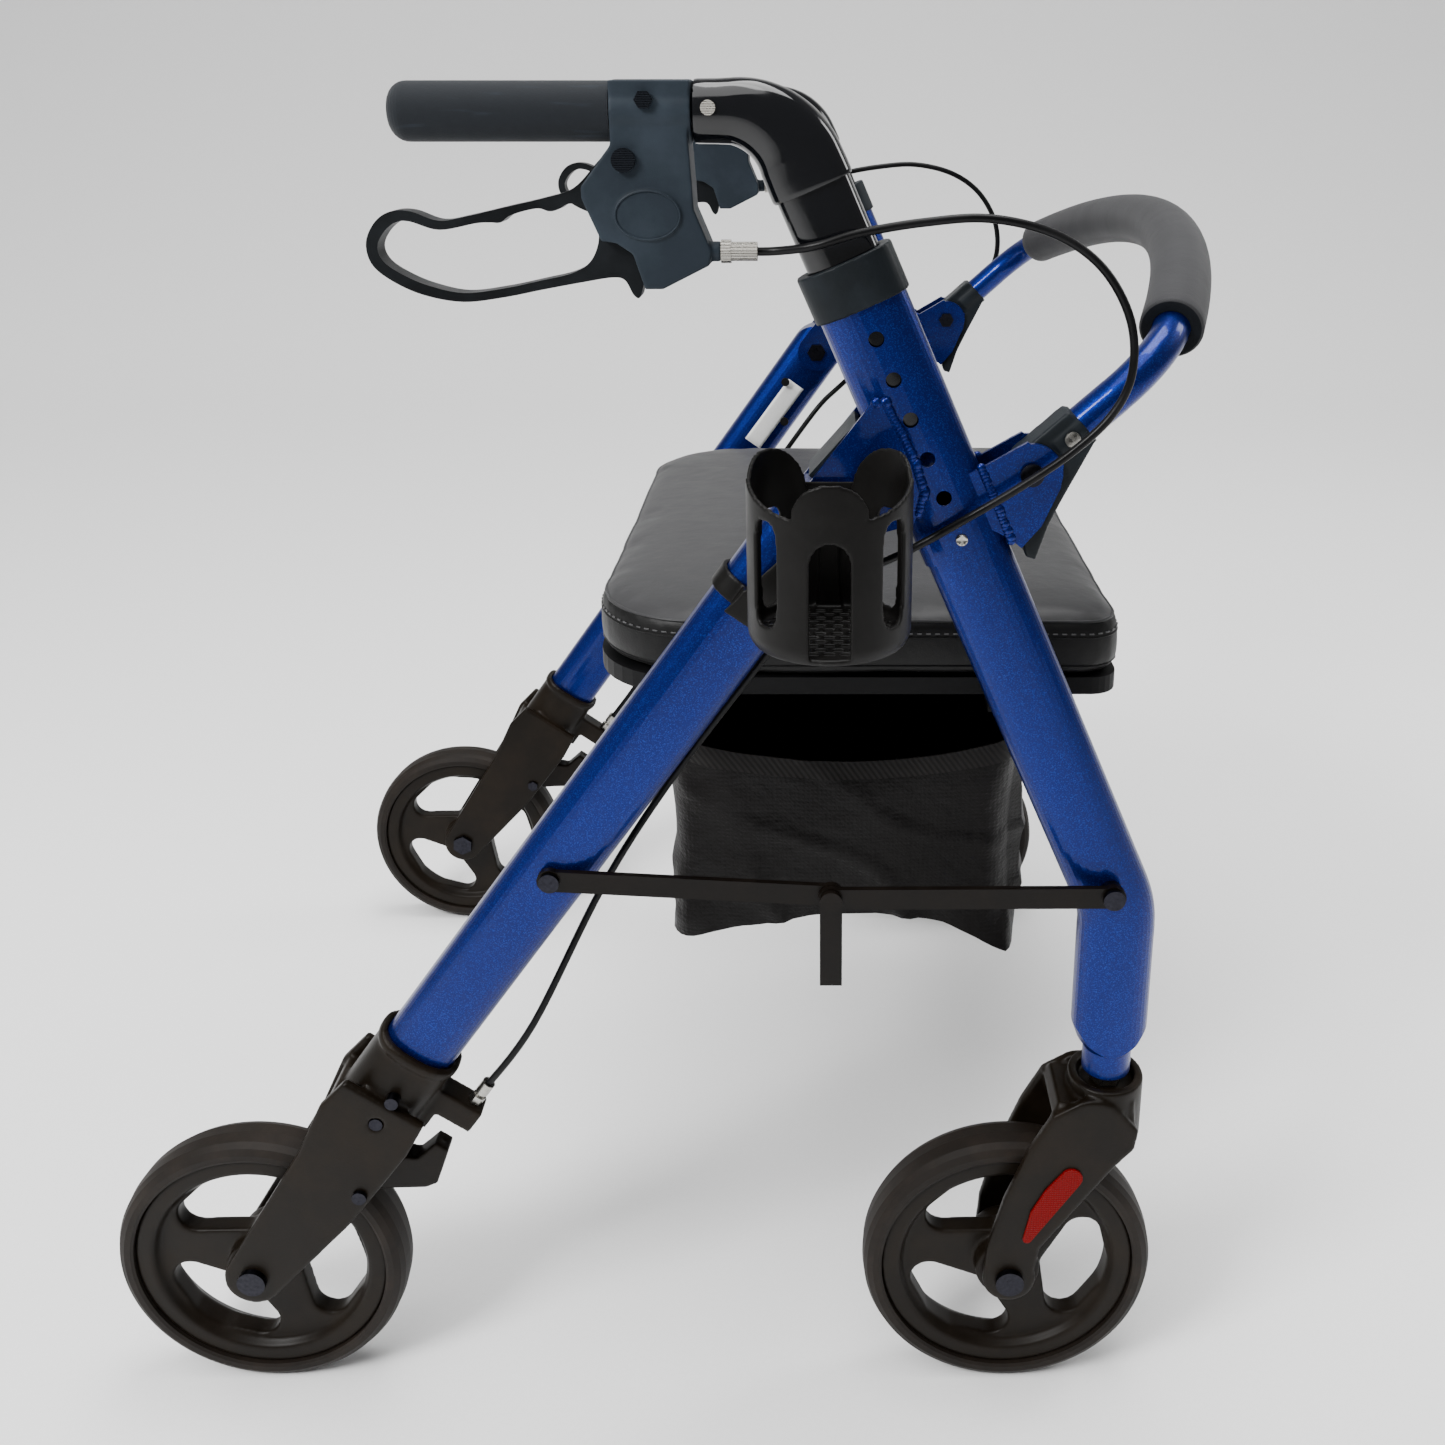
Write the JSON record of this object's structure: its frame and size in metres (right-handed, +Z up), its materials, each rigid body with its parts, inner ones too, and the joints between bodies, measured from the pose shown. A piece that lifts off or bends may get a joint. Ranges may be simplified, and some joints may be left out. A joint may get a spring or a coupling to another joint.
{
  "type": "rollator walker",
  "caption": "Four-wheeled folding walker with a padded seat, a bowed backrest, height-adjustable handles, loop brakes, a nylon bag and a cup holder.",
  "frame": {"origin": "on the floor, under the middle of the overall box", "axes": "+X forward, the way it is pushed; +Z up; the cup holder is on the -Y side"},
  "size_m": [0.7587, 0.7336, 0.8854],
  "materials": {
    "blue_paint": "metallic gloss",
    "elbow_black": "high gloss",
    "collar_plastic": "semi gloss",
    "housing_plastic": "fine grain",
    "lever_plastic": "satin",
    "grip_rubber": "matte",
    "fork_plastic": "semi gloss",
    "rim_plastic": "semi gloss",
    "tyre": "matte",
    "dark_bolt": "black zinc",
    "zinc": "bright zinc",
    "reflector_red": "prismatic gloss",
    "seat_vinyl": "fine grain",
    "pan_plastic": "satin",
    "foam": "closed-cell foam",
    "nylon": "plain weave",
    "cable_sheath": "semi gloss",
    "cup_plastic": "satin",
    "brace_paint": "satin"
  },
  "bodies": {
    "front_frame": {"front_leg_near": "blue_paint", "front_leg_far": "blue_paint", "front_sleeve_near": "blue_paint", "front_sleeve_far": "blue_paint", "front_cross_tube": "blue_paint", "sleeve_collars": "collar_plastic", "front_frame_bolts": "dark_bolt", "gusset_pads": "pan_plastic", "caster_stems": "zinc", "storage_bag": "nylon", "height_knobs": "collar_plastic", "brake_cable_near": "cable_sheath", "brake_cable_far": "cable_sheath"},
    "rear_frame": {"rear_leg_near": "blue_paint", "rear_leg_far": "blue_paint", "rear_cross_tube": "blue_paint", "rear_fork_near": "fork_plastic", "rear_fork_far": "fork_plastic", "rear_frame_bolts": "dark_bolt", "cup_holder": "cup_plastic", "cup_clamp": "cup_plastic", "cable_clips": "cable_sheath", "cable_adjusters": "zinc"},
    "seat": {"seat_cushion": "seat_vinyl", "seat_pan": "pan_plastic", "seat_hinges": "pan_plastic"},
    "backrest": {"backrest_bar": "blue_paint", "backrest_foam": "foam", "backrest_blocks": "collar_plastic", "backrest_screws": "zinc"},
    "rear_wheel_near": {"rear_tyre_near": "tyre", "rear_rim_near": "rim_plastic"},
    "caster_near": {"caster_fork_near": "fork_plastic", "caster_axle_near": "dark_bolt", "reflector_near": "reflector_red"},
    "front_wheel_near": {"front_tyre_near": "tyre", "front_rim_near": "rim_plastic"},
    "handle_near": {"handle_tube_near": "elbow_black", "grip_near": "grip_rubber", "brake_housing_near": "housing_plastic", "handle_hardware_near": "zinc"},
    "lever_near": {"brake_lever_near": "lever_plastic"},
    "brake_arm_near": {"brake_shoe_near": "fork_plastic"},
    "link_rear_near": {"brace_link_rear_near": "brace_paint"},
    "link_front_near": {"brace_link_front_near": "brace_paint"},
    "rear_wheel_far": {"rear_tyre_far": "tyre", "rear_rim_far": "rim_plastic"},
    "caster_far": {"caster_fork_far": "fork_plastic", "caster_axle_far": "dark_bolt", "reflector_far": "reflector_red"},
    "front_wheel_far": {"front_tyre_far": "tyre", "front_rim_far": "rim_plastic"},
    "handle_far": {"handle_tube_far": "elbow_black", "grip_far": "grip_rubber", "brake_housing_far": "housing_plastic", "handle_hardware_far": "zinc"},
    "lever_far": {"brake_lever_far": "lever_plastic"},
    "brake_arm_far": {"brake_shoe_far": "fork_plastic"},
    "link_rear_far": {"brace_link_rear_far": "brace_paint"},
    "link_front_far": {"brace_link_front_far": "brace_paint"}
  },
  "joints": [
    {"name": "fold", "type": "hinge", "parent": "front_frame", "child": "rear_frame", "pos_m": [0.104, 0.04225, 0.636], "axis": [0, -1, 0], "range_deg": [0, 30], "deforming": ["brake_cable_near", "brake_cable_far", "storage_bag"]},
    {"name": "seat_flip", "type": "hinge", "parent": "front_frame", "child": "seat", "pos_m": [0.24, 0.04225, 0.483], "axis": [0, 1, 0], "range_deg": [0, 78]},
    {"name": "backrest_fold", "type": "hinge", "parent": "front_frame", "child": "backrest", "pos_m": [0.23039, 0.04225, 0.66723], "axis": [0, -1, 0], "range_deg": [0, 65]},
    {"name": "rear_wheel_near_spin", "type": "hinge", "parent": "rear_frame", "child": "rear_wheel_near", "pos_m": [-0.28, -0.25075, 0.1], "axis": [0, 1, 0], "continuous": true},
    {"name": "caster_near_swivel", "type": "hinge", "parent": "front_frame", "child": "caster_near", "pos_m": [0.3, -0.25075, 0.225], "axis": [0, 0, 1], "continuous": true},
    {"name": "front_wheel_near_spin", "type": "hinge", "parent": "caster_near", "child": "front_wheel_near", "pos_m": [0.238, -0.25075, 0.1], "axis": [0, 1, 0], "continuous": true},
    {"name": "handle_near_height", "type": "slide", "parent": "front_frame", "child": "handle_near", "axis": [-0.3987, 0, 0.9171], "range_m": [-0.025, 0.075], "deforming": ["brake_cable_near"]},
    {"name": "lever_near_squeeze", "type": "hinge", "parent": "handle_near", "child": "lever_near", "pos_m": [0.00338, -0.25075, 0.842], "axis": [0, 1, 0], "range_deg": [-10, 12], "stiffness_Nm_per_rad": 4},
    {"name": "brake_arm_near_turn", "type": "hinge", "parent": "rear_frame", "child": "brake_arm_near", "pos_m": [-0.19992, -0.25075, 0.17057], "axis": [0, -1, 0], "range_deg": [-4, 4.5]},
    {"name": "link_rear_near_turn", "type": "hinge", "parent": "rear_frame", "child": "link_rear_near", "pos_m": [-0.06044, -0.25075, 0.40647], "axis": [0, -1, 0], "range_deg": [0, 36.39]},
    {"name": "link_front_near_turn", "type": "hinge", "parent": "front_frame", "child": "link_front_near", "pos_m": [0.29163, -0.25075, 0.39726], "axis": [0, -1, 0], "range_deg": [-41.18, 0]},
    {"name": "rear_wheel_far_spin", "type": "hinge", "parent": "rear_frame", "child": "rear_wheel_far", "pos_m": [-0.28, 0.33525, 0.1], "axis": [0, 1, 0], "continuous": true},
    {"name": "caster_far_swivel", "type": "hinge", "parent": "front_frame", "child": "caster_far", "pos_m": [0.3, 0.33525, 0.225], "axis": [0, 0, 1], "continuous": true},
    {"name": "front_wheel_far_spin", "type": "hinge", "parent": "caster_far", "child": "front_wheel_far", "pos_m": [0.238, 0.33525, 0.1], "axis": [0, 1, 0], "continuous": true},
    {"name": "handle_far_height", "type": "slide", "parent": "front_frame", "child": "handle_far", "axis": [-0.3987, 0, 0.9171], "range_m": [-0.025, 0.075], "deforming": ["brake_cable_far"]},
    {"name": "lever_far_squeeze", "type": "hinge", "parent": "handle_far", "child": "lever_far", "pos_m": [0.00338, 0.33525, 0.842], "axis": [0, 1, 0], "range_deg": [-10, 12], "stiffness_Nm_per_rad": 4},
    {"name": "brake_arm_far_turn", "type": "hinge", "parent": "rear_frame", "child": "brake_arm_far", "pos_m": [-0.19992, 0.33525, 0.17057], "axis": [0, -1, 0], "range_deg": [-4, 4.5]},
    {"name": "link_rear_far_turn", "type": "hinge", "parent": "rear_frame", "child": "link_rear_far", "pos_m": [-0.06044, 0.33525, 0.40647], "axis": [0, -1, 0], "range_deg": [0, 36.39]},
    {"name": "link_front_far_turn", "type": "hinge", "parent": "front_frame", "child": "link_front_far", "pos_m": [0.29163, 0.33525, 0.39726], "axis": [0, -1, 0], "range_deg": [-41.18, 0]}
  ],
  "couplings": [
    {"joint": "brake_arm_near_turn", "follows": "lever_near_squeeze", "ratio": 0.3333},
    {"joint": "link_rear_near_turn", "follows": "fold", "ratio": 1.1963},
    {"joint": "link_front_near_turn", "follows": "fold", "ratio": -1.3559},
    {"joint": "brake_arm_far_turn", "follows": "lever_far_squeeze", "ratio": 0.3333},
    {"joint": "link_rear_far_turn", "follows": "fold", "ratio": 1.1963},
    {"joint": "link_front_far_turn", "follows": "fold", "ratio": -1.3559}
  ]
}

- - - -

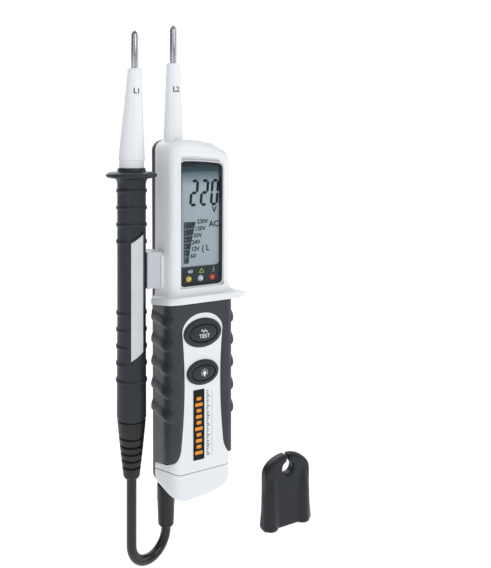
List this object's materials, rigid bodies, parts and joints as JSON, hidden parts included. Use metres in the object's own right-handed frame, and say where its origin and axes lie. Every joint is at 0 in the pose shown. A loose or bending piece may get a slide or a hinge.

- - - -

## Aim
Give every line of the material that includes the string "object".

## Output below
Write the JSON record of this object's structure: its frame and size in metres (right-handed, +Z up), its materials, each rigid body with its parts, inner ones too, and the joints between bodies, measured from the pose shown. A piece that lifts off or bends may get a joint. Ranges may be simplified, and some joints may be left out. A joint may get a spring or a coupling to another joint.
List this object's materials, rigid bodies, parts and joints as JSON, hidden parts included. Use metres in the object's own right-handed frame, and say where its origin and axes lie. Every joint is at 0 in the pose shown. A loose or bending piece may get a slide or a hinge.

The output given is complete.